#### Given material ####

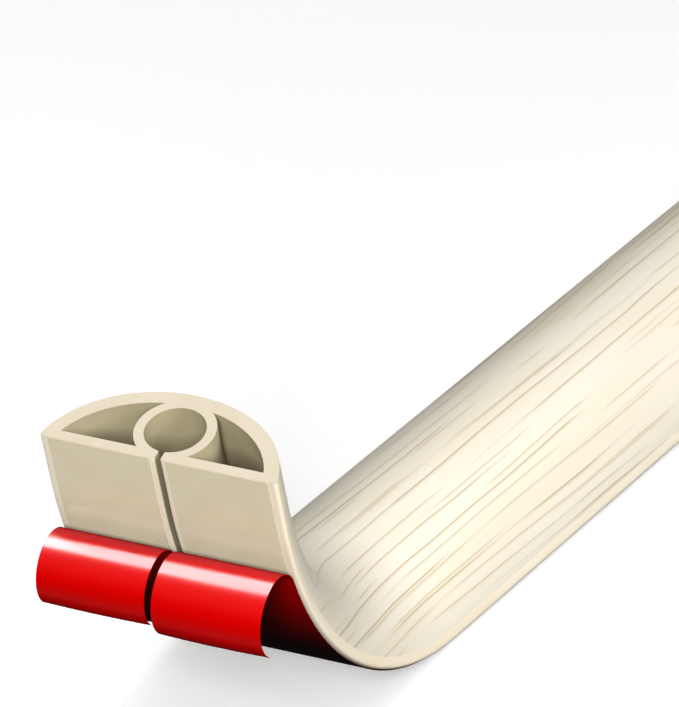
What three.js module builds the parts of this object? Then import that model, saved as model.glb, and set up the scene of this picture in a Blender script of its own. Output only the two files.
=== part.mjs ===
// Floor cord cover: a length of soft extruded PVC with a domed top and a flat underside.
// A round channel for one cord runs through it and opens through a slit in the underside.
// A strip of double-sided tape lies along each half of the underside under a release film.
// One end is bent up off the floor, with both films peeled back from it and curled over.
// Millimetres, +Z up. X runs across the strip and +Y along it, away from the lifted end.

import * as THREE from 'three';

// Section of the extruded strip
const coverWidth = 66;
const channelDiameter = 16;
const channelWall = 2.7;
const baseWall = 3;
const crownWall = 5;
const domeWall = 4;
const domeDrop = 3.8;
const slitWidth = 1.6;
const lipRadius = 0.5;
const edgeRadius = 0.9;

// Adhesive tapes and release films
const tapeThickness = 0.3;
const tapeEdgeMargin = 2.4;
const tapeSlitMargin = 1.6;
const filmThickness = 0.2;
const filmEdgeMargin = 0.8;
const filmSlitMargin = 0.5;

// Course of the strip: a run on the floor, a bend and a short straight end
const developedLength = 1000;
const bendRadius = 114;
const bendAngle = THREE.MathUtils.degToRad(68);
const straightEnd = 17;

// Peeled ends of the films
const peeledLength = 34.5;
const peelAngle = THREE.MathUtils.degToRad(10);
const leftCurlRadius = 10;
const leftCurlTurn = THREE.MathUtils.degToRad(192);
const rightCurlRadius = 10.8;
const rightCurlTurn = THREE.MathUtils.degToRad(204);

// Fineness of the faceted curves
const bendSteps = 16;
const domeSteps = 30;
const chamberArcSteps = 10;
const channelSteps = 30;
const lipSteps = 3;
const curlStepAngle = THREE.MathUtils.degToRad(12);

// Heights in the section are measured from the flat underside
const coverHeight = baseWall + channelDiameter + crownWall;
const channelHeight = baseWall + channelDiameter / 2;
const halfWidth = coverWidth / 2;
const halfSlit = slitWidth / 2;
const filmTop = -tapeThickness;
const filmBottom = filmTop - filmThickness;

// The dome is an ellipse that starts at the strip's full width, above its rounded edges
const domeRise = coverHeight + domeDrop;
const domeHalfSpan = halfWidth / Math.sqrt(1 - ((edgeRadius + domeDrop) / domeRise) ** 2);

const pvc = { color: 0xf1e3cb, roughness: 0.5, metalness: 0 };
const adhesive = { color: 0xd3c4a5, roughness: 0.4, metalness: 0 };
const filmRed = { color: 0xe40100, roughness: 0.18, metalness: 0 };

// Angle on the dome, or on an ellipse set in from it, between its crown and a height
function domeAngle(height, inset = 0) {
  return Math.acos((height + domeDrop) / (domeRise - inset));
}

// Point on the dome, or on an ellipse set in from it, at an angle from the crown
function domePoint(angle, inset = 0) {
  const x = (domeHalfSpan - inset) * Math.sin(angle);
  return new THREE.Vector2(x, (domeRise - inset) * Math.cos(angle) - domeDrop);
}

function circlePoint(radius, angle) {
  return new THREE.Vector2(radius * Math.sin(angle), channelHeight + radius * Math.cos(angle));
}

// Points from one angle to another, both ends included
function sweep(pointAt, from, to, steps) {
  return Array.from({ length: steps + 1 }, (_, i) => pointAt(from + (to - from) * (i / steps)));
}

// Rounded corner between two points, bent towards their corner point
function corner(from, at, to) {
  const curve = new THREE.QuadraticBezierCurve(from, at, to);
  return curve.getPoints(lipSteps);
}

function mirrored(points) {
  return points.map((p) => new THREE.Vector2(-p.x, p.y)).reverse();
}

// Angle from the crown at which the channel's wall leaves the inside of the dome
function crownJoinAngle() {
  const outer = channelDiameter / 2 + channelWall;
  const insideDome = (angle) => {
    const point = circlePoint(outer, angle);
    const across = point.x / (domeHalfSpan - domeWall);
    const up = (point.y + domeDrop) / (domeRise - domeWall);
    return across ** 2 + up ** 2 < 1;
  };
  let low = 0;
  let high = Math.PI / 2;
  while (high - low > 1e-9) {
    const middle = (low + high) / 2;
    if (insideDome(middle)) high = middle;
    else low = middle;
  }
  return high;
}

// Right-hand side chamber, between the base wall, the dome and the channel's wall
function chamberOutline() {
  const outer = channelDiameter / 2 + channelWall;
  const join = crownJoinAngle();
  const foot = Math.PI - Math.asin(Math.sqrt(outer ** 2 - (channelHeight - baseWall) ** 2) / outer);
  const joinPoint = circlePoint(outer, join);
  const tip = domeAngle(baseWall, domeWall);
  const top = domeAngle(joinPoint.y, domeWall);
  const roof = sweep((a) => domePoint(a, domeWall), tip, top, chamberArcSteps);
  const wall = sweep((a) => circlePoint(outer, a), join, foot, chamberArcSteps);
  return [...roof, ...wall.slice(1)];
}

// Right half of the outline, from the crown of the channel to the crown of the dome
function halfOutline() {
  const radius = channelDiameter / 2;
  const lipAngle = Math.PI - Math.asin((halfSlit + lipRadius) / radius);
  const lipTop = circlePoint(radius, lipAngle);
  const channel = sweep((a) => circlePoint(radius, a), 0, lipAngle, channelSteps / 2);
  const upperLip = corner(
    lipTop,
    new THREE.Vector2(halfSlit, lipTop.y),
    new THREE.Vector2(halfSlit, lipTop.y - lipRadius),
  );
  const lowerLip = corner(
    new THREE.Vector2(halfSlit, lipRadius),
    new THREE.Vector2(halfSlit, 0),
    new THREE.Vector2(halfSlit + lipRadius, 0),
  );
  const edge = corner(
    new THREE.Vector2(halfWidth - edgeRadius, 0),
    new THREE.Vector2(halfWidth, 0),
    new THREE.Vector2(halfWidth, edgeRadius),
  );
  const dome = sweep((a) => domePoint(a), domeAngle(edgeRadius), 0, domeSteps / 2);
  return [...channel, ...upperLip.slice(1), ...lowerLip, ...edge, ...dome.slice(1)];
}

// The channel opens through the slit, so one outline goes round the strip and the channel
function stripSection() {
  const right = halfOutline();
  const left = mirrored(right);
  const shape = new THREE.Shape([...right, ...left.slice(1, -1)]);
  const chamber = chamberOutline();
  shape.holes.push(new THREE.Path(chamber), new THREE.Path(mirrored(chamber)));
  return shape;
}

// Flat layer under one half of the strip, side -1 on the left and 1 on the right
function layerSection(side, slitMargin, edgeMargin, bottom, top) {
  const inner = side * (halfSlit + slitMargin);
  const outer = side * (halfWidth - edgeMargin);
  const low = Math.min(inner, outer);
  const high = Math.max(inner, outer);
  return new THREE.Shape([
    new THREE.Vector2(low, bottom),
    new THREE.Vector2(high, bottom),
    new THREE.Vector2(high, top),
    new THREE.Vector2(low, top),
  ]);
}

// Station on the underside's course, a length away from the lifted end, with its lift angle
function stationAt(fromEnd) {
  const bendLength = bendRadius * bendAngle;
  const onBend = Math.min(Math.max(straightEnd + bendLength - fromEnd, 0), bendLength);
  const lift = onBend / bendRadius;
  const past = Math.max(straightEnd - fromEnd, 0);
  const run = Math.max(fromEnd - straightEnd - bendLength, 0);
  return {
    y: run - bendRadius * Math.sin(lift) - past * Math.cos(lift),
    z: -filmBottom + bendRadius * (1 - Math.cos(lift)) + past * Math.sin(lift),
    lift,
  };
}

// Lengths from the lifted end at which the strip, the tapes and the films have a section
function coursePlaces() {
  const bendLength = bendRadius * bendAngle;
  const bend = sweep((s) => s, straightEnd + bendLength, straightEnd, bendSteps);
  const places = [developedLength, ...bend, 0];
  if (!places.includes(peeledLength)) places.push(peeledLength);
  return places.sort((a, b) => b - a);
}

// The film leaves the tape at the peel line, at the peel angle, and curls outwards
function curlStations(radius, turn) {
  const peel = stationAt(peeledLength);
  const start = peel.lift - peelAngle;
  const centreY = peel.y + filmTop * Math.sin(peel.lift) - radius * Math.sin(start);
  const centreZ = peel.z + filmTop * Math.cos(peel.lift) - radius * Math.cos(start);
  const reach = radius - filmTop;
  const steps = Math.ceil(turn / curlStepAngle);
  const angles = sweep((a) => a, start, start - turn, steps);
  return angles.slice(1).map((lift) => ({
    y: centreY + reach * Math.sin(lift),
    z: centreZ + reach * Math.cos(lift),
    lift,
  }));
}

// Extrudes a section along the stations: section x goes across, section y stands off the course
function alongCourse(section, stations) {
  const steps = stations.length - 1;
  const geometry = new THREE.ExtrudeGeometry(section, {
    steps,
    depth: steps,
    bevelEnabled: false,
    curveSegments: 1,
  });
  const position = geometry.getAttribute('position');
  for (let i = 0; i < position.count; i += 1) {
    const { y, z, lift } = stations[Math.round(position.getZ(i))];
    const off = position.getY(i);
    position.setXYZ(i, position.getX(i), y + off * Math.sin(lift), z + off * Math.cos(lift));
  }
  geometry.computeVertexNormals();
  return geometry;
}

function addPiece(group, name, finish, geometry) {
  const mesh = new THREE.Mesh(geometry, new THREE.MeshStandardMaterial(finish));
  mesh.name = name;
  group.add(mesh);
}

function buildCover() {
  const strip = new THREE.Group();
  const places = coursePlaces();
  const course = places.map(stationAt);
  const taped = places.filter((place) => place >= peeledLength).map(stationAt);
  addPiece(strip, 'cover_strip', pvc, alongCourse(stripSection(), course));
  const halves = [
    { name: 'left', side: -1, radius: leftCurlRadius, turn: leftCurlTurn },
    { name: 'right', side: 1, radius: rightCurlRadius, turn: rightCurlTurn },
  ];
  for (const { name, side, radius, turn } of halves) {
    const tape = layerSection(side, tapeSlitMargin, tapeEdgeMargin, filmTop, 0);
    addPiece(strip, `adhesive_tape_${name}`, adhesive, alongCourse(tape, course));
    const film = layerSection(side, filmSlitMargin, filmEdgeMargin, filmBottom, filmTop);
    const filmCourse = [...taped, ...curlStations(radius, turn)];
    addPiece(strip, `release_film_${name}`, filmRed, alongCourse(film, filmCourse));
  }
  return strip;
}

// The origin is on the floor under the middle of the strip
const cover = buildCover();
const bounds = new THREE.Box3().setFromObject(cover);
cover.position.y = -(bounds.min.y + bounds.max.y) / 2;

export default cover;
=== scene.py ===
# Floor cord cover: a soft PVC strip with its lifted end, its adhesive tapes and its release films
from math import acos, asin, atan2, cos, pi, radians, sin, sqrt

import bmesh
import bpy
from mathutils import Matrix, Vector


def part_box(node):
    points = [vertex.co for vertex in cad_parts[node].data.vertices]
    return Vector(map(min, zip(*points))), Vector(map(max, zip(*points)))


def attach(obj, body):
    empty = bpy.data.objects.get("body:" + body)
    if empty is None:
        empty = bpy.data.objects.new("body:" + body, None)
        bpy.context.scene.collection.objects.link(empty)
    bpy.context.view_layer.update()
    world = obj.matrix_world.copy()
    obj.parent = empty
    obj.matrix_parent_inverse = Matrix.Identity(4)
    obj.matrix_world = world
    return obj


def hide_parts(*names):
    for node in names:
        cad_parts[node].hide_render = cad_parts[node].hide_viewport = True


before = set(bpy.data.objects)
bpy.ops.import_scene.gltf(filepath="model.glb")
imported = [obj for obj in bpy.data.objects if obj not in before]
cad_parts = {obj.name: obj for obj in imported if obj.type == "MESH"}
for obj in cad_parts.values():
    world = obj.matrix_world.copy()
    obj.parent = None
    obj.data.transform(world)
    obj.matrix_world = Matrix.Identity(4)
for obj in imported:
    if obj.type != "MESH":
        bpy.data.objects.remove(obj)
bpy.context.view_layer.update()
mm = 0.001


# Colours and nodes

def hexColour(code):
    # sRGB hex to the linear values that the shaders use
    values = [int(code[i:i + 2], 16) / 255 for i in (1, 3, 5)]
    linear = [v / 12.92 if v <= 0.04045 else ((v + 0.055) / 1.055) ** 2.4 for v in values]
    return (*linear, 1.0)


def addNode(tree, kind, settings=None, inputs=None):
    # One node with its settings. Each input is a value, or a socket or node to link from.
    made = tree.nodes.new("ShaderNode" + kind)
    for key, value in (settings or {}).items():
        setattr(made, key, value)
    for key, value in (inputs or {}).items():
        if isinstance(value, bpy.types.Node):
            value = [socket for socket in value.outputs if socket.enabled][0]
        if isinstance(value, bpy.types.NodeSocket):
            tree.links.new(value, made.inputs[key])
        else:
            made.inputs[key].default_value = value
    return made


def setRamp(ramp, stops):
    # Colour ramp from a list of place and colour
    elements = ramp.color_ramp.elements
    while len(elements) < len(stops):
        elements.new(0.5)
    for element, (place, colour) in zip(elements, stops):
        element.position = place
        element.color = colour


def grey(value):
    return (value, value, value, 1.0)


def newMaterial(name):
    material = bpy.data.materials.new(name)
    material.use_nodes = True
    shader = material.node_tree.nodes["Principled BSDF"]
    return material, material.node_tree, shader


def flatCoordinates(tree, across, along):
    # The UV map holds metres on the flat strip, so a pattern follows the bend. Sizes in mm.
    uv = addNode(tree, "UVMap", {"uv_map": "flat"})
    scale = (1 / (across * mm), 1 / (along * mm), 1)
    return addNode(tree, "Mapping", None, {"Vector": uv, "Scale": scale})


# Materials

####

The exercise: Quote exactly the stretch of lines above that starts at the first one and ends at the line with "const rightCurlTurn = THREE.MathUtils.degToRad(204);", and nothing beyond it.

Correct response:
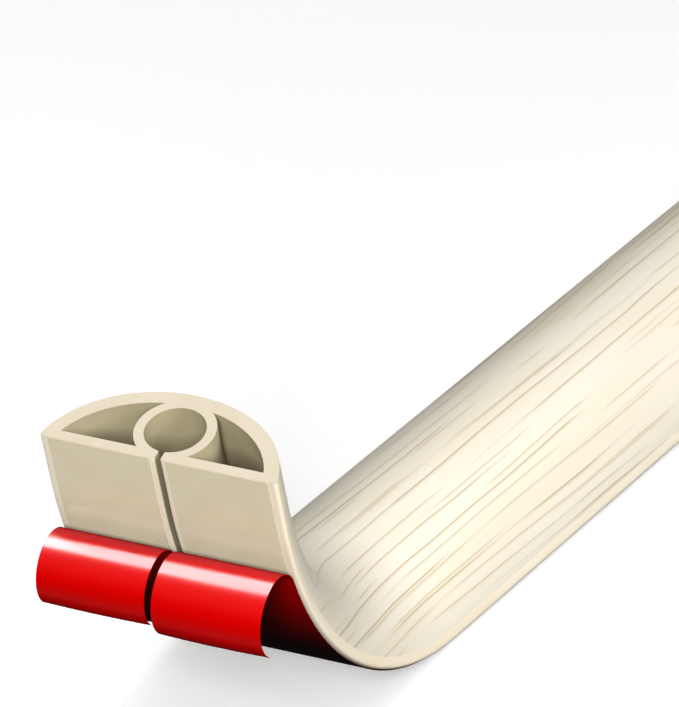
What three.js module builds the parts of this object? Then import that model, saved as model.glb, and set up the scene of this picture in a Blender script of its own. Output only the two files.
=== part.mjs ===
// Floor cord cover: a length of soft extruded PVC with a domed top and a flat underside.
// A round channel for one cord runs through it and opens through a slit in the underside.
// A strip of double-sided tape lies along each half of the underside under a release film.
// One end is bent up off the floor, with both films peeled back from it and curled over.
// Millimetres, +Z up. X runs across the strip and +Y along it, away from the lifted end.

import * as THREE from 'three';

// Section of the extruded strip
const coverWidth = 66;
const channelDiameter = 16;
const channelWall = 2.7;
const baseWall = 3;
const crownWall = 5;
const domeWall = 4;
const domeDrop = 3.8;
const slitWidth = 1.6;
const lipRadius = 0.5;
const edgeRadius = 0.9;

// Adhesive tapes and release films
const tapeThickness = 0.3;
const tapeEdgeMargin = 2.4;
const tapeSlitMargin = 1.6;
const filmThickness = 0.2;
const filmEdgeMargin = 0.8;
const filmSlitMargin = 0.5;

// Course of the strip: a run on the floor, a bend and a short straight end
const developedLength = 1000;
const bendRadius = 114;
const bendAngle = THREE.MathUtils.degToRad(68);
const straightEnd = 17;

// Peeled ends of the films
const peeledLength = 34.5;
const peelAngle = THREE.MathUtils.degToRad(10);
const leftCurlRadius = 10;
const leftCurlTurn = THREE.MathUtils.degToRad(192);
const rightCurlRadius = 10.8;
const rightCurlTurn = THREE.MathUtils.degToRad(204);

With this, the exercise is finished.